>>>>>
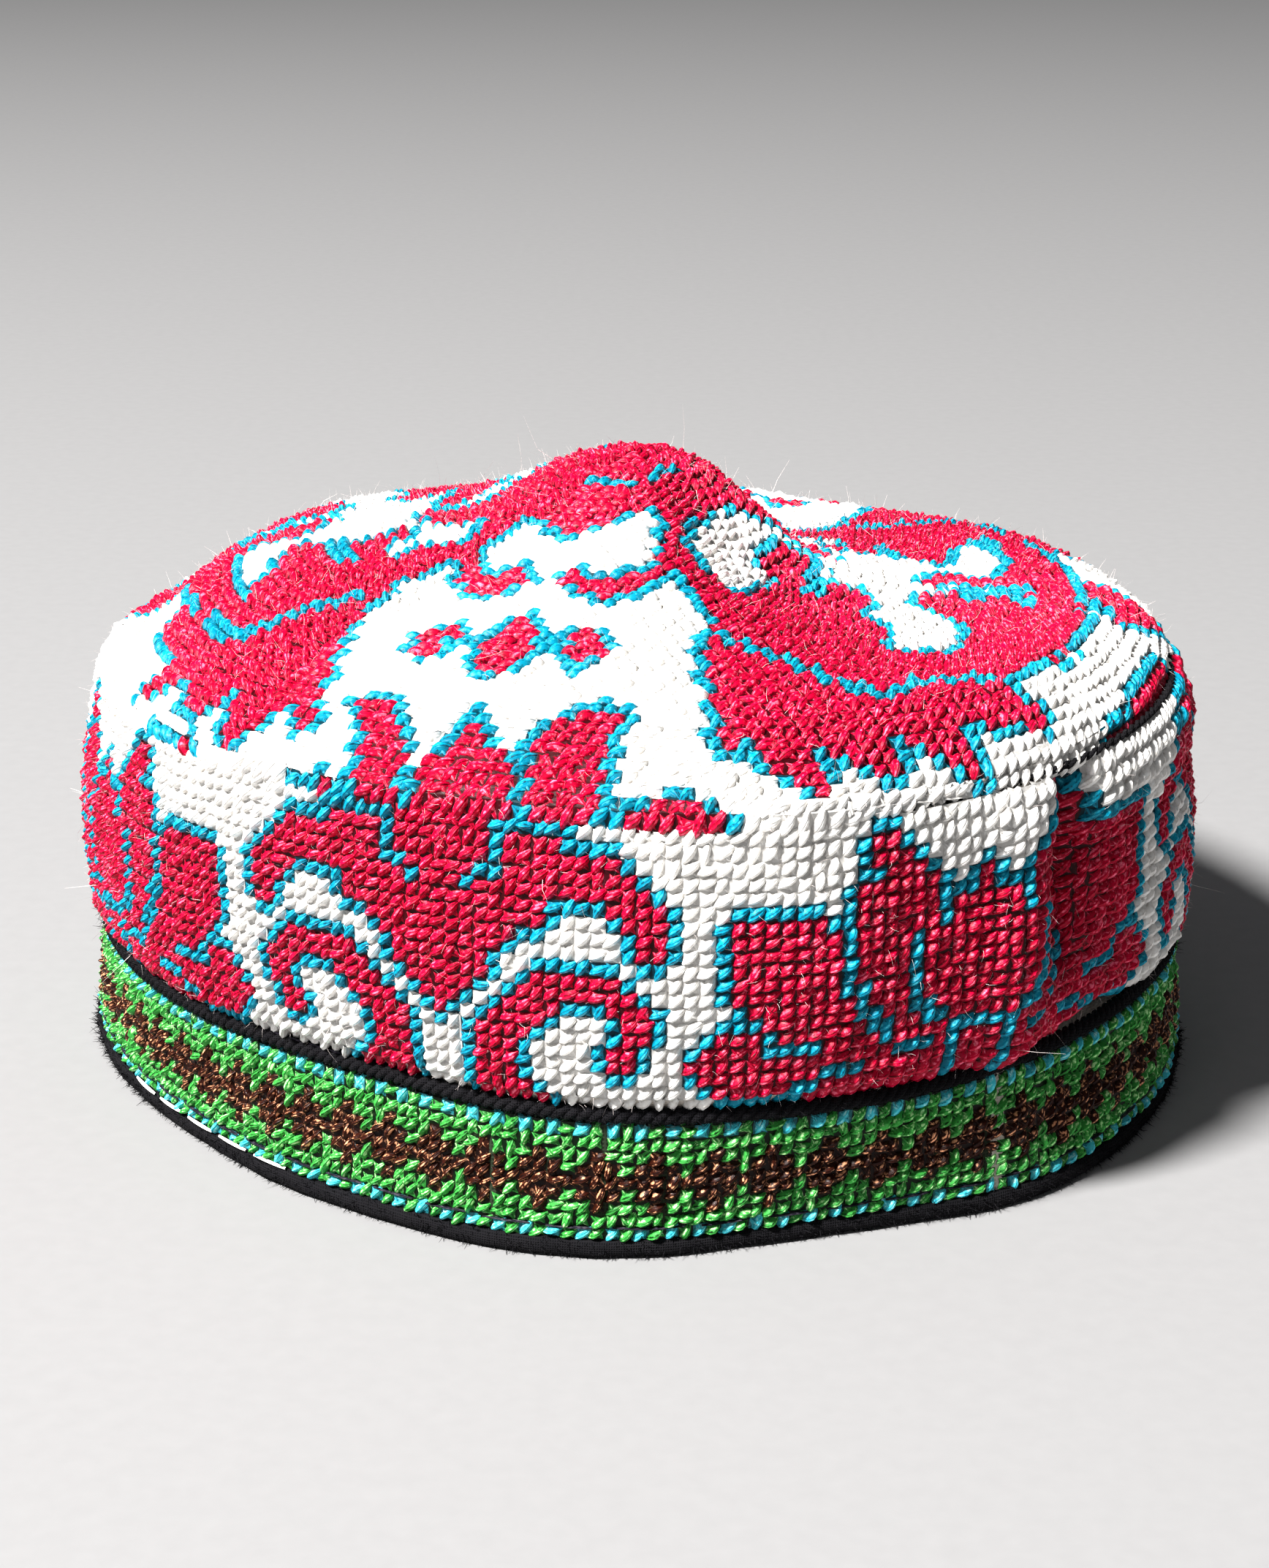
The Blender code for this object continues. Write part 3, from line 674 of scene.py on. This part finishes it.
def stitch_piece(name, corners, threads, mirrored, materials, rng, half_width=0.39, unevenness=0.065):
    """All the stitches of a group of cells, joined in one object."""
    upper = leg_grid(width=half_width, **UPPER_LEG)
    lower = leg_grid(**LOWER_LEG)
    ground = ground_grid()
    # The ground under each stitch is painted dark, as shade between the stitches
    ground_shade = np.array([THREAD_LOOKS[thread][3] for thread in THREADS])[threads]
    layers = []
    start = 0
    cell_tone = np.clip(rng.normal(1.0, 0.10, len(corners)), 0.7, 1.3)
    # Layers and their brightness: the lower legs and the ground are painted darker as shade; cell brightness
    # is random
    parts = ((upper, False, 1.0, unevenness), (lower, True, LOWER_SHADE, LOWER_UNEVENNESS),
             (ground, False, ground_shade, 0.0))
    for grid, flip, shade, wobble in parts:
        laid = lay_legs(corners, mirrored ^ flip, grid, rng, wobble)
        size = grid[0].size
        cell_faces = grid_faces(*grid[0].shape)
        starts = start + np.arange(len(corners)) * size
        faces = (starts[:, None, None] + cell_faces[None]).reshape(-1, 4)
        local = np.stack((grid[3].ravel(), grid[4].ravel()), axis=1)
        tones_and_shade = (cell_tone * shade)[:, None] * grid[5].ravel()
        layers.append((laid.reshape(-1, 3), faces, np.repeat(threads, len(cell_faces)),
                       np.tile(local, (len(corners), 1)), tones_and_shade.ravel()))
        start += len(corners) * size
    points, faces, slots, uvs, tones_and_shade = [np.concatenate(column) for column in zip(*layers)]
    return make_mesh(name, points, faces, materials, slots, uvs, tones_and_shade)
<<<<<
## EXERCISE REQUIREMENTS
Return every line exactly.

## EXERCISE ANSWER
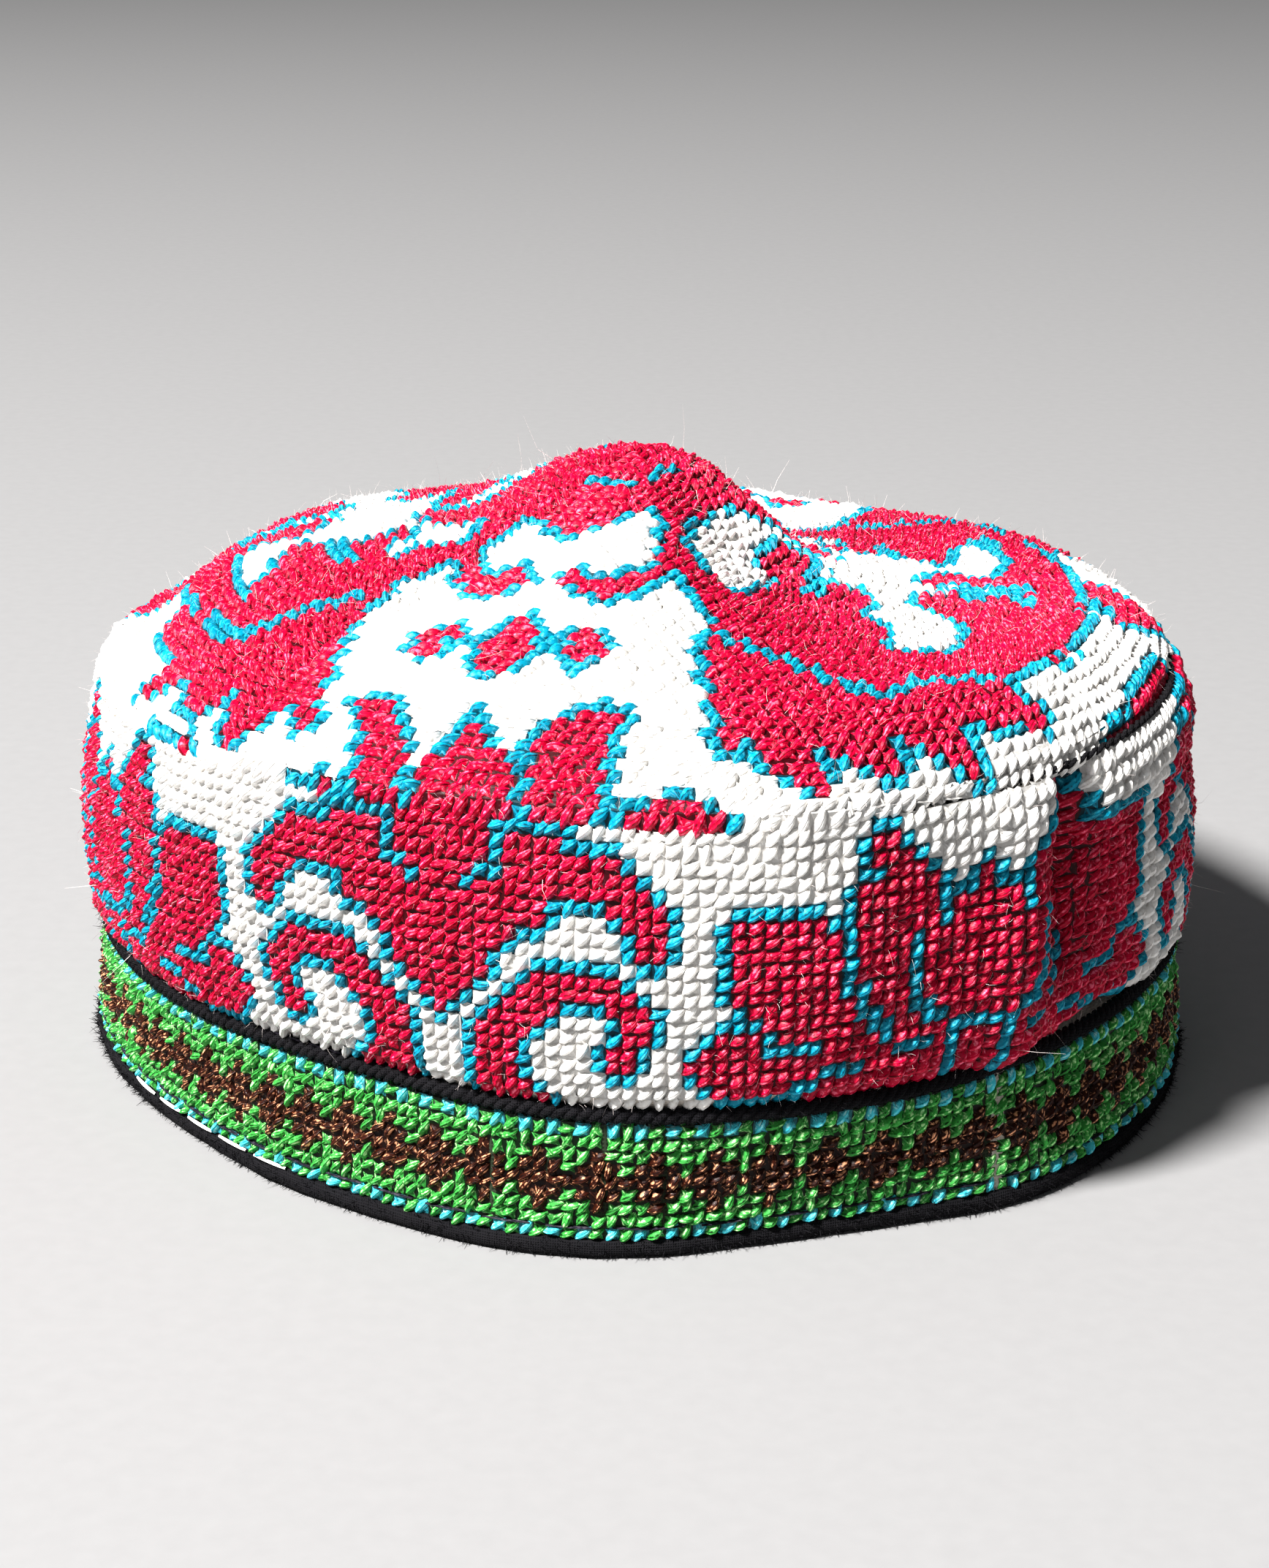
The Blender code for this object continues. Write part 3, from line 674 of scene.py on. This part finishes it.
def stitch_piece(name, corners, threads, mirrored, materials, rng, half_width=0.39, unevenness=0.065):
    """All the stitches of a group of cells, joined in one object."""
    upper = leg_grid(width=half_width, **UPPER_LEG)
    lower = leg_grid(**LOWER_LEG)
    ground = ground_grid()
    # The ground under each stitch is painted dark, as shade between the stitches
    ground_shade = np.array([THREAD_LOOKS[thread][3] for thread in THREADS])[threads]
    layers = []
    start = 0
    cell_tone = np.clip(rng.normal(1.0, 0.10, len(corners)), 0.7, 1.3)
    # Layers and their brightness: the lower legs and the ground are painted darker as shade; cell brightness
    # is random
    parts = ((upper, False, 1.0, unevenness), (lower, True, LOWER_SHADE, LOWER_UNEVENNESS),
             (ground, False, ground_shade, 0.0))
    for grid, flip, shade, wobble in parts:
        laid = lay_legs(corners, mirrored ^ flip, grid, rng, wobble)
        size = grid[0].size
        cell_faces = grid_faces(*grid[0].shape)
        starts = start + np.arange(len(corners)) * size
        faces = (starts[:, None, None] + cell_faces[None]).reshape(-1, 4)
        local = np.stack((grid[3].ravel(), grid[4].ravel()), axis=1)
        tones_and_shade = (cell_tone * shade)[:, None] * grid[5].ravel()
        layers.append((laid.reshape(-1, 3), faces, np.repeat(threads, len(cell_faces)),
                       np.tile(local, (len(corners), 1)), tones_and_shade.ravel()))
        start += len(corners) * size
    points, faces, slots, uvs, tones_and_shade = [np.concatenate(column) for column in zip(*layers)]
    return make_mesh(name, points, faces, materials, slots, uvs, tones_and_shade)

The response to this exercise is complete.